Generally speaking, I disapprove of this game. Not just because it’s a relative waste of time to ever say “yeah, but what IF everything had been different??!!??”, but because it is logically impossible to conclude anything.
And perhaps the biggest flaw to the way most people play this game, is that the Histories they use to start their “what if” scenarios are not the pure recitations of fact that they assume that they are.
If you study History as a discipline, and not just as a label for the stories about the past that you enjoy, you will realize (among other things) that most histories are a combination of partial factual descriptions of actual events from one (and occasionally two) point(s) of view, and the assertion of a causational guess.
The causational guesses are often later recognized to be flawed and (usually unintentionally) biased, and therefore wrong. That means that if you try to play this game based on an existing flawed causational guess, you will come to an even more flawed alternate version of things.
By the way, the Greeks DID invent steam engines. They used them to perform magic tricks.
Another error above: there were no “Dark Ages.” That’s a myth, created by a generation of historians who were so enamored of the brutal form of unity provided by the Roman Empire, that they pretended that no progress was made after that muckish conflagration was nominally overthrown. And the idea that Islam overrunning Europe would have resulted in greater technological process, is obviously belied by the fact that Islam failed to bring said progress to the areas they DID overrun and dominate for hundreds of years.
The best we can ever do with games like this, is expressed best in the old adage “if things had been different, they just wouldn’t have been the same.”
If Mohammed wouldn’t have existed (and no Mongol invasion) there is no reason to believe the Middle east would have been a ‘collection of pagan tribes’.
It would have continued to be part of either the Roman(Byzantine) Empire or the Persian Empire.
Probably only some parts of Arabia would have remained outside.
So they made a toy which could move when steam was heated. Big fucking deal. That steam trapped under pressure was capable of doing work had been known for much before Heron of Alexandria. Next you’ll be saying that Indians could have gone to the moon, since they had Mysore Rockets in the 18th century.
Maybe not. Sure, we might have all of certain manuscripts- Homer’s Margites, rest of the epic saga of Troy, Ab urbe condita libri, by Livy, etc, but those really arent technical.
True, On Sphere-Making, by Archimedes may have contained some lost scientific gems.
Doubtful, since most historians say the “Dark Ages” werent really “dark”. Not to mention, the Islamic world currently is pretty much behind the Western World.
Yet the Islamic world never achieved the Scientific or Industrial revolutions on their own. Not to mention that universal empires (cf. Rome, China) are not necessarily conducive to advancement of technology due to lack of interstate competition.
Unlikely, the classical economy was a slave economy and thus had little impetus for industrialization.

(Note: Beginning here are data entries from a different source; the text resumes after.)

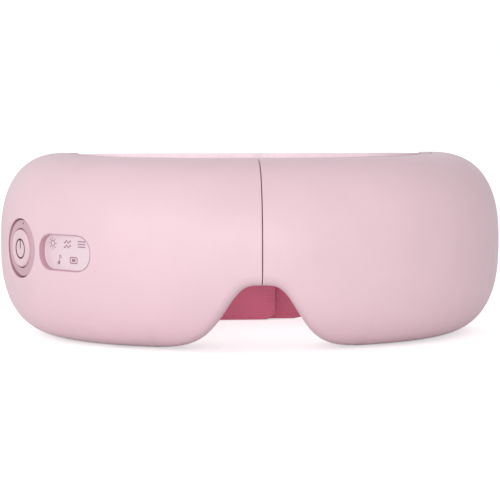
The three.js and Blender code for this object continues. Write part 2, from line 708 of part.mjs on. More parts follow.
const valveSeat = seat(1, VALVE_X);
mask.add(valveSeat);
add('air_valve', cut(block([-4.5, VALVE_DEPTH - 4, 11], [4.5, VALVE_DEPTH + 4, 26]),
  rod('z', 2.4, 17, 30, [0, VALVE_DEPTH], 12)), finish.white, valveSeat);
add('valve_plunger', join(rod('z', 2, 18.6, 28.4, [0, VALVE_DEPTH], 12),
  rod('z', 3.2, 28.2, 29.6, [0, VALVE_DEPTH], 12)), finish.steel, valveSeat);

/** Points of a hose given as plan position, depth and height at each. */
function hoseRoute(side, places) {
  return places.map(([x, depth, z]) => inside(side, planAt(x), depth, z).toArray());
}

const hosePlaces = [[AIR_INLET_X, BACK_FRONT + 1.2, AIR_INLET_Z], [AIR_INLET_X, 24.4, AIR_INLET_Z],
  [28, 22.6, 20], [25, 21.8, 26], [24, 21.5, 31], [20, 20.6, 40], [16, 19.5, 55],
  [12.6, 22.2, 64], [9.7, HOSE_DEPTH, CROSSING_Z]];
[['right', 1], ['left', -1]].forEach(([word, side]) => {
  add(`${word}_air_hose`, hose(hoseRoute(side, hosePlaces), HOSE_RADIUS, 18), finish.rubber);
});

// ---- Strap: inner length on the left, outer length on the right -----------------------------

const PATCH_HALF = STRAP_WIDTH / 2 - 3;
const PATCH_REACH = 9.5;
const SPLIT = 12; // where each arm gives over to its free end
const HOOK_LAYER = STRAP_THICK / 2 + GAP;
const LOOP_LAYER = HOOK_LAYER + PATCH_THICK + GAP;
const OUTER_LAYER = LOOP_LAYER + PATCH_THICK + GAP + STRAP_THICK / 2;
const half = STRAP_WIDTH / 2;

add('strap_left_arm', strapArm(-1, SPLIT + 0.3, 0, STRAP_THICK), finish.strap);
add('strap_right_arm', strapArm(1, SPLIT + 0.3, OUTER_LAYER, STRAP_THICK), finish.strap);
add('strap_left_end', strapLength(-SPLIT, STRAP_LAP, -STRAP_THICK / 2, STRAP_THICK, half, 6),
  finish.strap);
add('strap_right_end', strapLength(-STRAP_TAIL, SPLIT, OUTER_LAYER - STRAP_THICK / 2, STRAP_THICK,
  half, 9), finish.strap);
add('hook_patch', strapLength(-PATCH_REACH, PATCH_REACH, HOOK_LAYER, PATCH_THICK, PATCH_HALF, 4),
  finish.hook);
add('loop_patch', strapLength(-PATCH_REACH, PATCH_REACH, LOOP_LAYER, PATCH_THICK, PATCH_HALF, 4),
  finish.hook);

// ---- The origin: middle of the footprint, on the surface that the mask stands on ------------

const box = new THREE.Box3().setFromObject(mask, true);
mask.position.set(-(box.min.x + box.max.x) / 2, -(box.min.y + box.max.y) / 2, -box.min.z);

export default mask;
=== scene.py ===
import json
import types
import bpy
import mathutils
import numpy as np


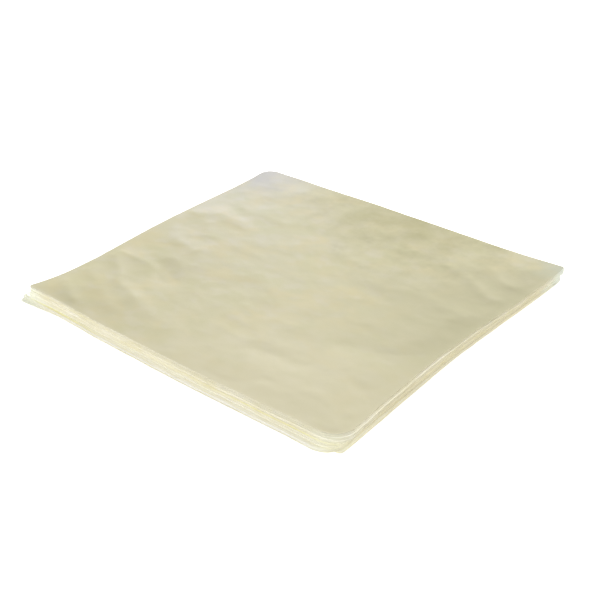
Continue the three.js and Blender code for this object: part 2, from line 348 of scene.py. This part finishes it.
def make_mesh(name, points, quads, cut, to_edge):
    """A closed sheet. The quads from number "cut" on are its cut edge, which wears material 1."""
    mesh = bpy.data.meshes.new(name)
    mesh.vertices.add(len(points))
    mesh.vertices.foreach_set("co", (points * MM).astype(np.float32).ravel())
    mesh.loops.add(quads.size)
    mesh.loops.foreach_set("vertex_index", quads.astype(np.int32).ravel())
    mesh.polygons.add(len(quads))
    mesh.polygons.foreach_set("loop_start", np.arange(0, quads.size, 4, dtype=np.int32))
    mesh.polygons.foreach_set("material_index", (np.arange(len(quads)) >= cut).astype(np.int32))
    mesh.polygons.foreach_set("use_smooth", np.ones(len(quads), bool))
    attribute = mesh.attributes.new("to_edge", "FLOAT", "POINT")
    attribute.data.foreach_set("value", to_edge.astype(np.float32))
    mesh.update(calc_edges=True)
    mesh.validate()
    mesh.set_sharp_from_angle(angle=math.radians(SHARP_ANGLE))
    piece = bpy.data.objects.new(name, mesh)
    bpy.context.scene.collection.objects.link(piece)
    return piece


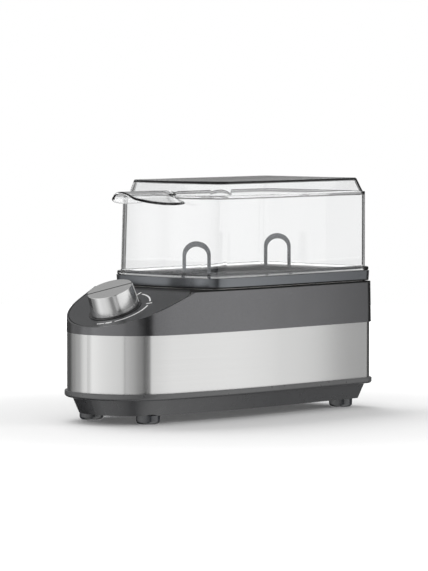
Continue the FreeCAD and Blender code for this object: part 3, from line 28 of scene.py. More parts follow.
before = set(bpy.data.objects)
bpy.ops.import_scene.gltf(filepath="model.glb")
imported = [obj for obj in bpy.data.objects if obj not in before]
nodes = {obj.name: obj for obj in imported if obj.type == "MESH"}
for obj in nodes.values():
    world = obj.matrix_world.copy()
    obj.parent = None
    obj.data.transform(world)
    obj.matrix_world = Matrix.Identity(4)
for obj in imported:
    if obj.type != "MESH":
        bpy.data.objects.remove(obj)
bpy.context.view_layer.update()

MM = 0.001
collection = bpy.context.scene.collection


# Shader helpers

# Painted shade in the gap under the tray.
GAP_SHADE_BLACK = (0.008, 0.008, 0.008)
# Painted shade in the knob cap's groove.
GROOVE_SHADE = (0.10, 0.10, 0.10)

# Sockets that share their names with others on the same node.
FIRST_NUMBER, SECOND_NUMBER = 2, 3
FIRST_COLOUR, SECOND_COLOUR, MIXED_COLOUR = 6, 7, 2
COMPARE_REACH = 2


class Shader:
    """A node material that is put together by name, with one Principled shader at its end."""

    def __init__(self, name):
        self.material = bpy.data.materials.new(name)
        self.material.use_nodes = True
        self.tree = self.material.node_tree
        self.surface = self.tree.nodes["Principled BSDF"]
        self.place = self.add("ShaderNodeTexCoord").outputs["Object"]

    def add(self, kind, **settings):
        node = self.tree.nodes.new(kind)
        for key, value in settings.items():
            setattr(node, key, value)
        return node

    def link(self, source, target):
        self.tree.links.new(source, target)

    def set(self, **values):
        for key, value in values.items():
            self.surface.inputs[key.replace("_", " ")].default_value = value

    def stretched(self, scale, vector=None):
        """Object coordinates, or another vector, stretched by a factor along each axis."""
        mapping = self.add("ShaderNodeMapping")
        mapping.inputs["Scale"].default_value = scale
        self.link(vector or self.place, mapping.inputs["Vector"])
        return mapping.outputs["Vector"]

    def turned(self):
        """The distance from the object's own Z axis as X, and the height as Z."""
        split = self.add("ShaderNodeSeparateXYZ")
        self.link(self.place, split.inputs[0])
        flat = self.add("ShaderNodeCombineXYZ")
        self.link(split.outputs["X"], flat.inputs["X"])
        self.link(split.outputs["Y"], flat.inputs["Y"])
        reach = self.add("ShaderNodeVectorMath", operation="LENGTH")
        self.link(flat.outputs[0], reach.inputs[0])
        joined = self.add("ShaderNodeCombineXYZ")
        self.link(reach.outputs["Value"], joined.inputs["X"])
        self.link(split.outputs["Z"], joined.inputs["Z"])
        return joined.outputs[0]

    def noise(self, scale, detail=3.0, roughness=0.5, vector=None):
        node = self.add("ShaderNodeTexNoise")
        node.inputs["Scale"].default_value = scale
        node.inputs["Detail"].default_value = detail
        node.inputs["Roughness"].default_value = roughness
        self.link(vector or self.place, node.inputs["Vector"])
        return node.outputs["Fac"]

    def spread(self, source, low, high, start=0.3, end=0.7):
        """Map a pattern's middle range to the values from low to high."""
        node = self.add("ShaderNodeMapRange")
        node.inputs["From Min"].default_value = start
        node.inputs["From Max"].default_value = end
        node.inputs["To Min"].default_value = low
        node.inputs["To Max"].default_value = high
        self.link(source, node.inputs["Value"])
        return node.outputs["Result"]

    def between(self, share, first, second):
        """Mix two colours by a pattern. The first may be a pattern too."""
        node = self.add("ShaderNodeMix", data_type="RGBA")
        if isinstance(first, tuple):
            node.inputs[FIRST_COLOUR].default_value = (*first, 1.0)
        else:
            self.link(first, node.inputs[FIRST_COLOUR])
        node.inputs[SECOND_COLOUR].default_value = (*second, 1.0)
        self.link(share, node.inputs[0])
        return node.outputs[MIXED_COLOUR]

    def height(self):
        """The height in the object's own coordinates."""
        split = self.add("ShaderNodeSeparateXYZ")
        self.link(self.place, split.inputs[0])
        return split.outputs["Z"]

    def math(self, operation, source, value):
        """A sum, product or comparison of a pattern with a number or another pattern."""
        node = self.add("ShaderNodeMath", operation=operation)
        self.link(source, node.inputs[0])
        if isinstance(value, float):
            node.inputs[1].default_value = value
        else:
            self.link(value, node.inputs[1])
        return node.outputs[0]

    def edge(self, start, end):
        """0 at the start's height and 1 at the end's."""
        low, high = (0.0, 1.0) if start < end else (1.0, 0.0)
        return self.spread(self.height(), low, high, min(start, end), max(start, end))

    def groove(self, turn, width, low, high):
        """1 inside a groove through the object's axis, between two heights, and 0 elsewhere."""
        aside = self.add("ShaderNodeVectorMath", operation="DOT_PRODUCT")
        self.link(self.place, aside.inputs[0])
        aside.inputs[1].default_value = (-math.sin(turn), math.cos(turn), 0.0)
        near = self.math("COMPARE", aside.outputs["Value"], 0.0)
        near.node.inputs[COMPARE_REACH].default_value = width / 2
        height = self.height()
        above = self.math("GREATER_THAN", height, low)
        below = self.math("LESS_THAN", height, high)
        return self.math("MULTIPLY", near, self.math("MULTIPLY", above, below))

    def colour(self, source):
        self.link(source, self.surface.inputs["Base Color"])

    def roughness(self, source):
        self.link(source, self.surface.inputs["Roughness"])

    def bump(self, source, depth):
        node = self.add("ShaderNodeBump")
        node.inputs["Strength"].default_value = 1.0
        node.inputs["Distance"].default_value = depth
        self.link(source, node.inputs["Height"])
        self.link(node.outputs["Normal"], self.surface.inputs["Normal"])


GRAIN_DETAIL = {"detail": 2.0, "roughness": 0.6}
GLOSS_VARIATION = 0.04
LACQUER_VARIATION = 0.02
GLOSS_PATCHES = 6


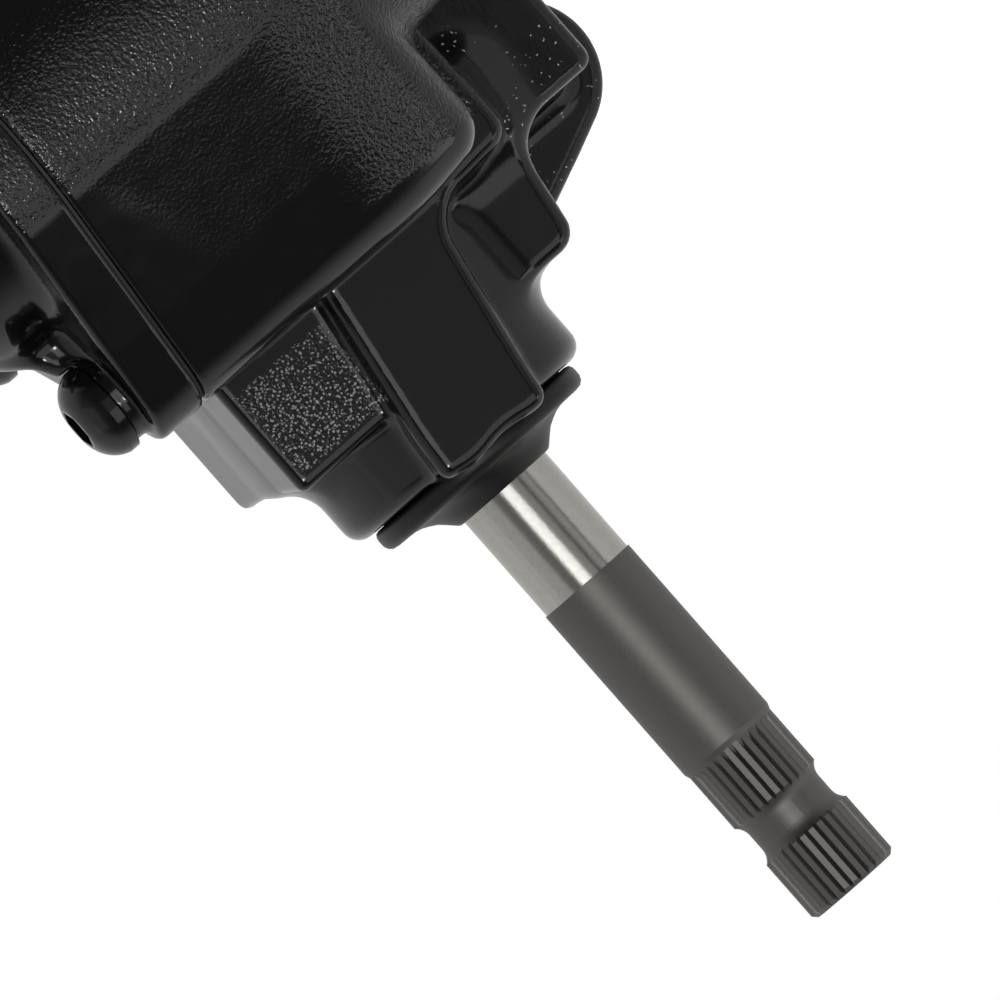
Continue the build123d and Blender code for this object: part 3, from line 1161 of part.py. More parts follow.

It is fun and imaginative to consider alternative histories. However nothing flowing forward can ever be assumed. Our world at its simplest is governed by chaos. Fractal theory and quantum uncertainty. Eg. we can never know what would have happened if Lee Harvey Oswald had missed his shot.
If Russia and China had remained benign in the 20th century, would anyone have gone to the moon? Would teflon (from NASA) have been discovered?
It is a very interesting question why the Scientific Revolution came when it did. China, Alexandrian Greece, Rome, India and Islam all had powerful prosperous empires with very smart thinkers. Why did scientific knowledge never accelerate swiftly until the time of the Europeans Bruno, Kepler and Galileo?
As Latro points out, the printing press was definitely one very key advance; with the writings of old and new scientists suddenly available, it was possible to “stand on the shoulders” of others. Paper was a prerequisite for printing and, although it was known to the ancient Chinese, the craft of papermaking advanced only very slowly: Baghdad about 800 AD, Spain about 1100, France 1200, Italy 1300, northern Europe as late as 1500 or 1600.
Telescopes and microscopes were also key inventions that accelerated science. But all this still leaves the question: Why didn’t China or the Islamic Empire, powerful and prosperous with very smart scientists and mathematicians, and paper long before Europe, create modern science?
Perhaps. Other factors were the heightened senses of curiosity and ambition that developed due to Columbus’ discovery of a New World (and Marco Polo’s book etc.). The Roman church opposed the teachings of Bruno and Galileo, so I wonder if the Protestant Reformation also played a role in the sudden flourishing of science.
I’ll say that if the colonies that eventually became the United States had all prohibited slavery from the very beginning, it would have been much better for human civilization.